Flower type (Square), 2019
Graphite powder on paper,
39.5 x 34.3

 

  Flower type oval

Flower type (Oval), 2019
Graphite powder on paper,
39.5 x 34.3

 

Transfer I 2020

Transfer I, 2020
Graphite frotage on graph paper, 28 x 38 cm.

Re-Natured, a body of work begun in 2019 with a set of five graphite powder drawings titled Flower Types, continues an exploration fundamental to much of my work, of the ambiguous nature of objects. In the Re-Natured works which followed this first piece, the relationship between the original physical object and the images drawn from it via frottage became the methodological focus as, once more, the alignment between subject and method was a conceptual concern.

As in other series and pieces (Model Series, 2011-2014 and Evidence of Doubt, 2011 - 2013) the 'object' is a cypher through which meaning is translated via methods of image-making. What emerges aims to suggest new potential questions about value, substance, truth or presence. In Re-Natured, different formal presentations (including diptychs, composites and single pieces) offer structures and arrangements (natural and invented), repetitions (random or rhythmical) and duplications, as vehicles for re-presentation of the objects via which we can consider them anew.

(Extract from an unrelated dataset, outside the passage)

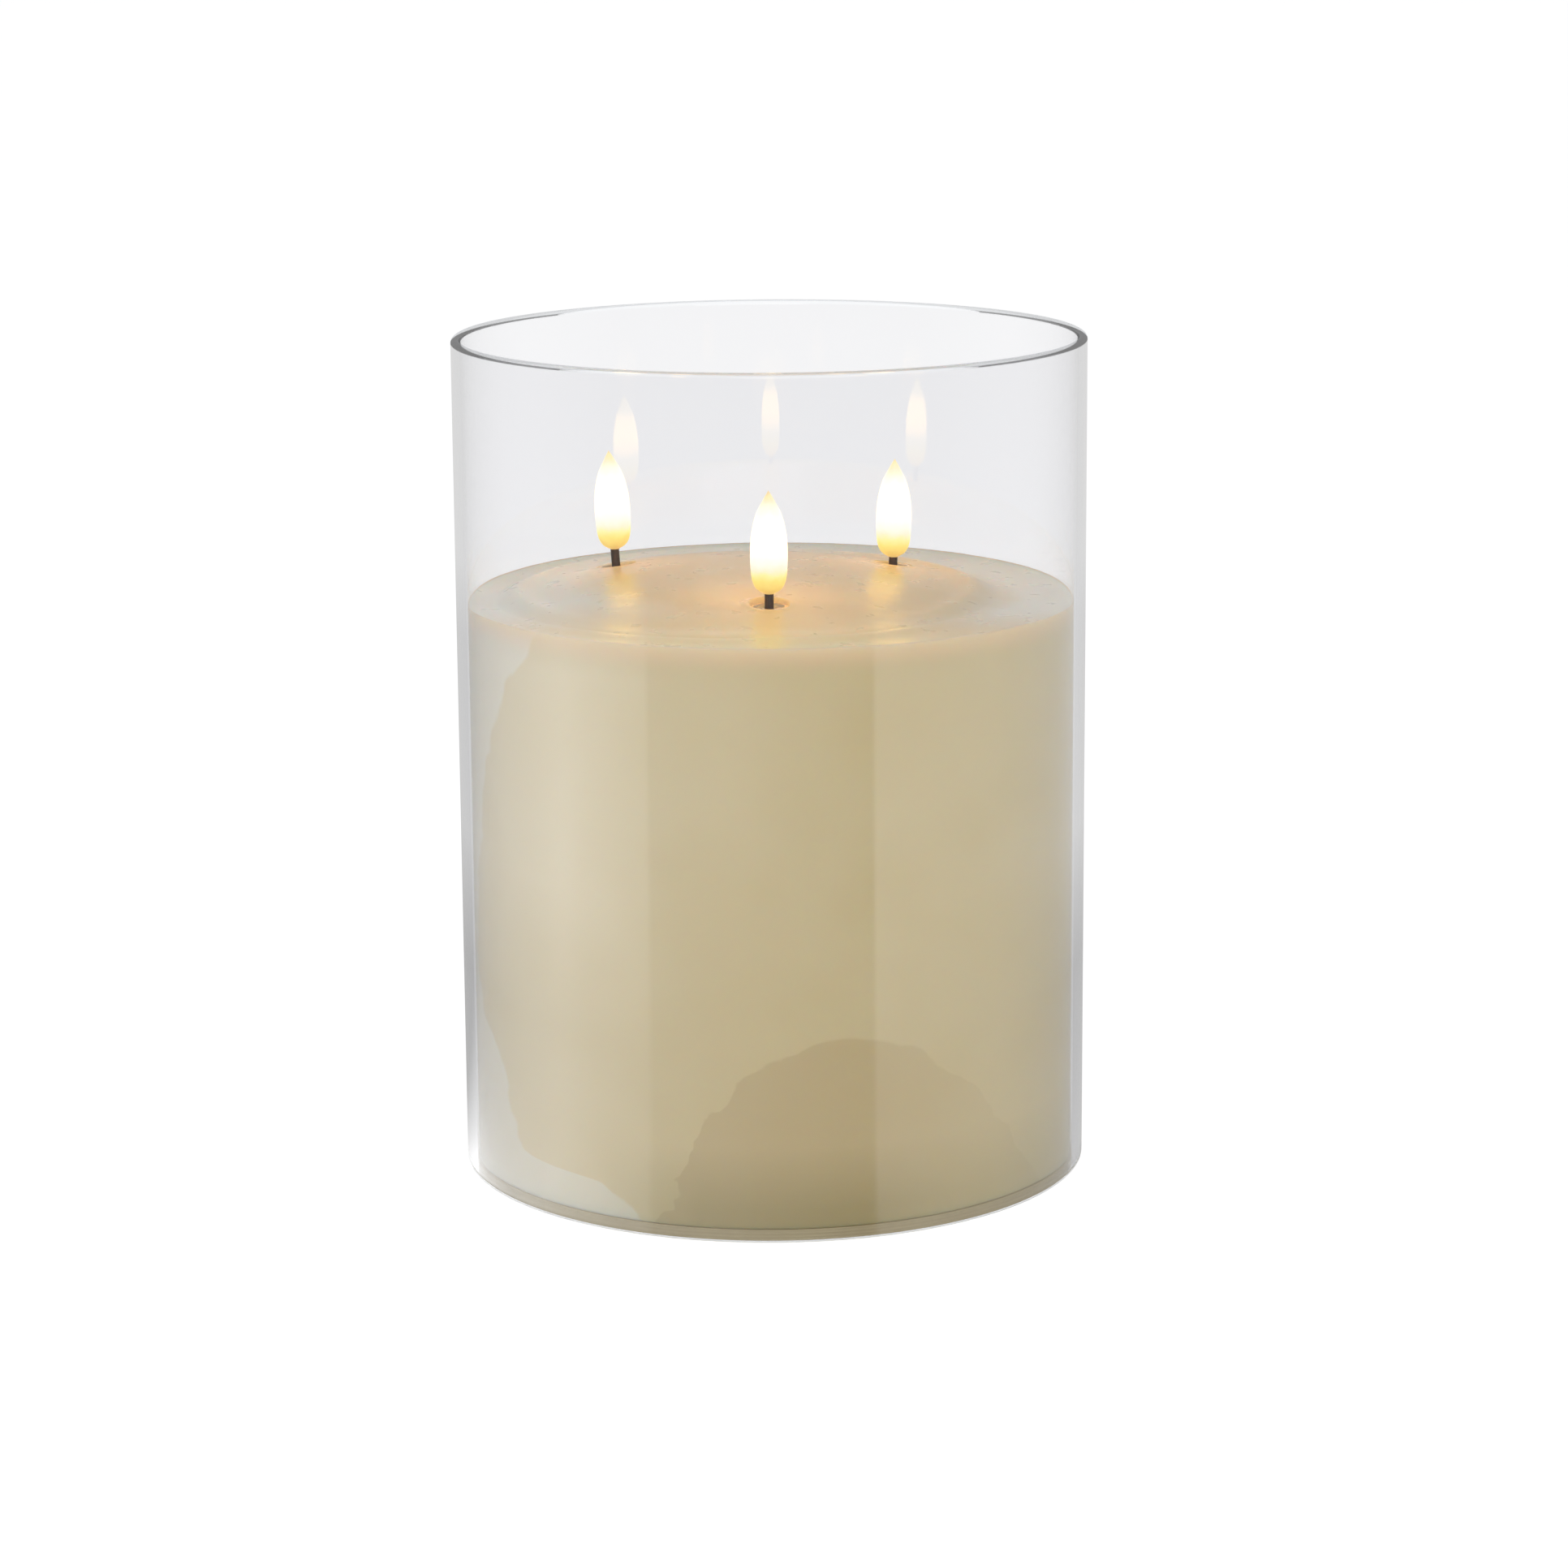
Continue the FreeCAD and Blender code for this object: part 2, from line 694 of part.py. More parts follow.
def make_switch():
    """A slide switch on the board, and the slider that carries its lever and comes out through the plate."""
    height = "board_bottom - 0.05 - switch_foot"
    housing = box("switch_length", "switch_width", height, 0, "board_middle", "switch_foot")
    channel = box("switch_travel + 3", 2, 3, 0, "board_middle", "switch_foot - 0.65")
    keep("switch_housing", cut(housing, channel))
    rest = "switch_travel / 2"
    cover_length = "(%s) + switch_travel + 0.8" % SLOT_LENGTH
    knob_height = "%s + 0.3 - knob_bottom" % PLATE_TOP
    cover = box(cover_length, "switch_width + 0.6", 0.9, rest, "board_middle", "%s + 0.15" % PLATE_TOP)
    knob = box("knob_length", "knob_width", knob_height, rest, "board_middle", "knob_bottom")
    lever = box(2.2, 1.4, 2.6, rest, "board_middle", "%s + 0.8" % PLATE_TOP)
    ridges = [
        box(0.5, "knob_width + 1", 0.35, "%s + %s" % (rest, offset), "board_middle", "knob_bottom - 0.05")
        for offset in ("1.0", "0", "(0 - 1.0)")
    ]
    keep("switch_slider", cut(fuse(cover, knob, lever), *ridges))


# ---- lights ---------------------------------------------------------------------------------------


def light_list():
    """Each light's name, place in the wax as rules, lean and board pad."""
    found = []
    for name, pad in (("front", 0), ("left", -12), ("right", 12)):
        x, y = name + "_x", name + "_y"
        surface = "(%s - collar_sink)" % wax_height("(%s - dome_shift)^2 + %s^2" % (x, y))
        lean = FreeCAD.Rotation(FreeCAD.Vector(0, 1, 0), number("lean_" + name))
        found.append({"name": name, "x": x, "y": y, "z": surface, "lean": lean, "pad": pad})
    return found


def make_collar(light):
    """The socket that a stem stands in: a spigot in the core's roof and a shallow dish at the wax surface."""
    top = "%s - core_top" % light["z"]
    body = turned(
        [
            ("collar_bore", "0 - 5"),
            ("spigot_radius", "0 - 5"),
            ("spigot_radius", 0),
            ("collar_radius", 0),
            ("collar_radius", top),
            ("collar_radius - 0.7", top),
            ("collar_radius - 1.3", top + " - 0.5"),
            ("collar_bore", top + " - 0.5"),
        ]
    )
    keep("collar_" + light["name"], place(body, light["x"], light["y"], "core_top + 0.02"))


def make_stem(light):
    top = "stem_%s + stem_grip" % light["name"]
    body = turned(
        [
            ("stem_bore", "0 - stem_depth"),
            ("stem_radius", "0 - stem_depth"),
            ("stem_radius", top),
            ("stem_bore", top),
        ]
    )
    keep("wick_" + light["name"], place(body, light["x"], light["y"], light["z"], light["lean"]))


def make_led(light):
    foot = "stem_%s + stem_grip + 0.05" % light["name"]
    shoulder = foot + " + led_length"
    body = turned(
        [
            (0, foot),
            ("led_radius", foot),
            ("led_radius", shoulder, "led_radius * cos(45)", shoulder + " + led_radius * sin(45)"),
            (0, shoulder + " + led_radius"),
        ]
    )
    keep("led_" + light["name"], place(body, light["x"], light["y"], light["z"], light["lean"]))


# Flame outline from mouth to tip, as shares of the flame's radius and height.
FLAME_SHAPE = ((0.70, 0.055), (0.93, 0.16), (1.0, 0.37), (0.93, 0.58), (0.68, 0.77), (0.30, 0.91), (0.0, 1.0))


def flame_side(mouth, foot, radius, height):
    points = [FreeCAD.Vector(mouth, 0, foot)]
    points += [FreeCAD.Vector(radius * wide, 0, foot + height * high) for wide, high in FLAME_SHAPE]
    curve = Part.BSplineCurve()
    curve.interpolate(points)
    return curve.toShape(), points


def make_flame(light):
    """A thin flame-shaped shell with a mouth for the stem."""
    mouth = number("stem_radius + 0.05")
    radius = number("flame_radius")
    wall = number("flame_wall")
    height = number("flame_height")
    foot = number("stem_" + light["name"])
    outside, outer = flame_side(mouth, foot, radius, height)
    inside, inner = flame_side(mouth, foot + wall, radius - wall, height - 3 * wall)
    tip = Part.LineSegment(outer[-1], inner[-1]).toShape()
    lip = Part.LineSegment(inner[0], outer[0]).toShape()
    face = Part.Face(Part.Wire(Part.__sortEdges__([outside, tip, inside, lip])))
    shell = face.revolve(FreeCAD.Vector(), FreeCAD.Vector(0, 0, 1), 360)
    keep("flame_" + light["name"], place(solid(shell), light["x"], light["y"], light["z"], light["lean"]))


# ---- wires ----------------------------------------------------------------------------------------


def wire_along(label, points, radius):
    """A round wire along straight runs joined by tangent arcs. Prints its radii and checks its volume."""
    points = [FreeCAD.Vector(*point) for point in points]
    edges = []
    radii = []
    start = points[0]
    for before, corner, after in zip(points, points[1:], points[2:]):
        inward, outward = corner - before, after - corner
        half_turn = inward.getAngle(outward) / 2
        reach = 0.45 * min(inward.Length, outward.Length)
        bend = reach / math.tan(half_turn)
        inward.normalize()
        outward.normalize()
        first, last = corner - inward * reach, corner + outward * reach
        to_centre = (outward - inward).normalize()
        middle = corner + to_centre * (bend / math.cos(half_turn) - bend)
        edges.append(Part.LineSegment(start, first).toShape())
        edges.append(Part.Arc(first, middle, last).toShape())
        radii.append(round(bend, 1))
        start = last
    edges.append(Part.LineSegment(start, points[-1]).toShape())
    path = Part.Wire(edges)
    section = Part.Wire(Part.Circle(points[0], points[1] - points[0], radius).toShape())
    tube = path.makePipeShell([section], True, True)
    share = tube.Volume / (math.pi * radius**2 * path.Length)
    print("%s: length %.1f, arc radii %s, volume share %.4f" % (label, path.Length, radii, share))
    return tube


def make_leads():
    """From the end contacts' solder tabs, over the bay roof and down to the board."""
    radius = number("lead_radius")
    across = number(CONTACT_FACE) - radius - 0.05
    over = number("bay_top + bay_wall + lead_radius + 0.3")
    drop_y = number("board_middle + board_width / 2 - 3")
    front = number("bay_middle - bay_width / 2 - bay_wall - 3")
    down = number(BOARD_TOP) + 0.05
    for label, side, step in (("lead_positive", -1, -1), ("lead_negative", 1, 1)):
        start_y = number("bay_middle + cell_pitch * (%d)" % step)
        route = [
            (side * across, start_y + 1.2, over),
            (side * across, front, over),
            (side * (across - 6), drop_y - 2, over),
            (side * (across - 6), drop_y - 2, down),
        ]
        keep(label, solid(wire_along(label, route, radius)))


def make_twin_wires(light):
    """Two thin insulated wires from the board up the stem's bore to the LED."""
    radius = number("twin_radius")
    socket = FreeCAD.Vector(*(number(light[key]) for key in "xyz"))
    along = light["lean"].multVec(FreeCAD.Vector(0, 0, 1))
    across = light["lean"].multVec(FreeCAD.Vector(1, 0, 0))
    entry = socket - along * number("stem_depth + stem_entry")
    stop = socket + along * number("stem_%s + stem_grip" % light["name"])
    pad_y = number("board_middle + 4.5")
    rise_to = number("core_top * 0.55")
    gather = number("core_top * 0.84")
    tubes = []
    for side in (-1, 1):
        shift = side * (radius + 0.03)
        route = [
            (light["pad"] + shift, pad_y, number(BOARD_TOP) + 0.05),
            (light["pad"] + shift, pad_y, rise_to),
            (entry.x + shift, entry.y, gather),
        ]
        if abs(along.x) > 0.001:
            route.append(entry + across * shift)
        route.append(stop + across * shift)
        tubes.append(solid(wire_along("wires_" + light["name"], route, radius)))
    keep("wires_" + light["name"], group(tubes))


# ---- build, check and write -----------------------------------------------------------------------


def check_and_export():
    doc.recompute()
    for item in doc.Objects:
        if "Invalid" in item.State or "Error" in item.State:
            raise RuntimeError("%s (%s) did not build: %s" % (item.Name, item.Label, item.State))
    os.makedirs("parts", exist_ok=True)
    for label, item in NODES.items():
        shape = item.Shape
        if shape.isNull() or not shape.isValid() or not shape.Solids:
            raise RuntimeError("%s is not a valid solid" % label)
        bounds = shape.BoundBox
        print("%-22s solids %d  volume %9.1f  z %6.2f to %6.2f" % (
            label, len(shape.Solids), shape.Volume, bounds.ZMin, bounds.ZMax))
        shape.exportStep("parts/%s.step" % label)


LIGHTS = light_list()
make_glass()
make_wax(LIGHTS)
make_core(LIGHTS)
make_base_plate()
make_seal_and_feet()
make_screws()
make_door()
make_cells()
make_contacts()
make_springs()
make_board()
make_board_parts()
make_switch()
for one_light in LIGHTS:
    make_collar(one_light)
    make_stem(one_light)
    make_led(one_light)
    make_flame(one_light)
    make_twin_wires(one_light)
make_leads()
check_and_export()
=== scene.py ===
import math

import bmesh
import bpy
import numpy as np
from mathutils import Matrix, Vector, noise


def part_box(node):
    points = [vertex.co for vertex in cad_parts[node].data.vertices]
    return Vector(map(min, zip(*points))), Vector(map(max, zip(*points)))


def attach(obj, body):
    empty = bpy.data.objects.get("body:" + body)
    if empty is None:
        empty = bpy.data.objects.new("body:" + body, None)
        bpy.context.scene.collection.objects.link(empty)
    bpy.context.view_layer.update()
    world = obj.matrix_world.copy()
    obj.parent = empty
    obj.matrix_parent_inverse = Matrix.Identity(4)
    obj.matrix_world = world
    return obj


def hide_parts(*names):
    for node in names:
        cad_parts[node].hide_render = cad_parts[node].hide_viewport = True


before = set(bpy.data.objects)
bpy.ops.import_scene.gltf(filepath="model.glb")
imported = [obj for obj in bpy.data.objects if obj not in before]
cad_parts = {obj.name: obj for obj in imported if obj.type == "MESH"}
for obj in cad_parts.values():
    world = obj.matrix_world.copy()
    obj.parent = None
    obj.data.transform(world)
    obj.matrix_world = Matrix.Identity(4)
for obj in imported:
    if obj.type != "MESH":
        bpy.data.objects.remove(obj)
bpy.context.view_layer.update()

# Looks of a three-flame LED candle: domed wax in a clear glass cylinder. Metres, in the CAD part's frame.
# Helpers that shape meshes work in millimetres and turn them into metres at the end. Sizes below that the
# frame's boxes don't give repeat the CAD part's own. SUPPORT is the short step next to a rounded edge that
# keeps the smooth shading of the long face beside it clean.

MM = 0.001
LIGHTS = ("front", "left", "right")

GLASS_LOW, GLASS_HIGH = (np.array(corner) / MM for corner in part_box("glass_cylinder"))
WAX_LOW, WAX_HIGH = (np.array(corner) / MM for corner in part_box("wax_body"))
GLASS_RADIUS = GLASS_HIGH[0]
GLASS_WALL = 2.3
RIM_ROUND = 1.1
GLASS_FOOT_ROUND = 0.4
SUPPORT = 0.05
WAX_RADIUS = WAX_HIGH[0]
DOME_TOP = WAX_HIGH[2]
DOME_RISE = 7.0
DOME_RADIUS = 60.0
DOME_SHIFT = -6.0
MOAT = DOME_TOP - DOME_RISE
LIP = MOAT + 0.8
WELL_RADIUS = 4.45
CORE_HOLE_RADIUS = 58.2
CORE_HOLE_ROOF = 128.2
FLANGE_HOLE_RADIUS = 66.2
FLANGE_HOLE_HEIGHT = 1.6


# ---- meshes ---------------------------------------------------------------------------------------


def new_object(name, verts, faces):
    """A smooth-shaded piece from millimetre points, with its faces turned outwards."""
    mesh = bpy.data.meshes.new(name)
    mesh.from_pydata([tuple(v) for v in np.asarray(verts) * MM], [], faces)
    shell = bmesh.new()
    shell.from_mesh(mesh)
    bmesh.ops.recalc_face_normals(shell, faces=shell.faces)
    shell.to_mesh(mesh)
    shell.free()
    mesh.shade_smooth()
    item = bpy.data.objects.new(name, mesh)
    bpy.context.scene.collection.objects.link(item)
    return item


def lathe(profile, steps, closed):
    """Points and faces of a profile of (radius, height) turned about Z. A radius of 0 becomes one pole."""
    angles = np.arange(steps) * 2 * math.pi / steps
    verts, rows = [], []
    for radius, height in profile:
        if radius < 1e-6:
            rows.append([len(verts)] * steps)
            verts.append((0.0, 0.0, height))
            continue
        rows.append(list(range(len(verts), len(verts) + steps)))
        verts += [(radius * math.cos(a), radius * math.sin(a), height) for a in angles]
    pairs = list(zip(rows, rows[1:])) + ([(rows[-1], rows[0])] if closed else [])
    faces = []
    for lower, upper in pairs:
        for k in range(steps):
            corners = [lower[k], lower[(k + 1) % steps], upper[(k + 1) % steps], upper[k]]
            face = list(dict.fromkeys(corners))
            if len(face) > 2:
                faces.append(face)
    return np.array(verts), faces


def arc(centre, radius, start, stop, count):
    """Points on a circle in the profile plane, from one angle to another in degrees."""
    return [
        (centre[0] + radius * math.cos(math.radians(a)), centre[1] + radius * math.sin(math.radians(a)))
        for a in np.linspace(start, stop, count)
    ]


def smooth_curve(points, count):
    """A Catmull-Rom curve through profile points, with count steps for each span."""
    points = [np.array(p, float) for p in points]
    ends = [2 * points[0] - points[1], *points, 2 * points[-1] - points[-2]]
    out = []
    for p0, p1, p2, p3 in zip(ends, ends[1:], ends[2:], ends[3:]):
        for t in np.arange(count) / count:
            out.append(0.5 * (2 * p1 + (p2 - p0) * t + (2 * p0 - 5 * p1 + 4 * p2 - p3) * t**2
                              + (3 * p1 - p0 - 3 * p2 + p3) * t**3))
    out.append(points[-1])
    return [tuple(p) for p in out]


def middle(node):
    """The middle of a node's box, in millimetres."""
    low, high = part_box(node)
    return (Vector(low) + Vector(high)) / 2 / MM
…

The objects used in Re-Natured are common weeds, dead blooms, fallen leaves: the usually discarded or overlooked (yet ubiquitous) organic matter found in the everyday world. Each specimen represents both the particular and the universal, their singularity of structure and detail often getting lost in their classification as so much debris. They are cut, blown or heaped at random, of no intrinsic worth. As weeds, they represent all that we try to expunge from the world - the 'ugly', the out of control, creeping into every available crevice when our vigilance falters. As dead blooms they represent (throughout the traditions of Still Life and in our gardens and living spaces) a Memento Mori, a reminder of our own fragility, our loss of beauty. All seem to exist on the margins of life: present but to be ignored.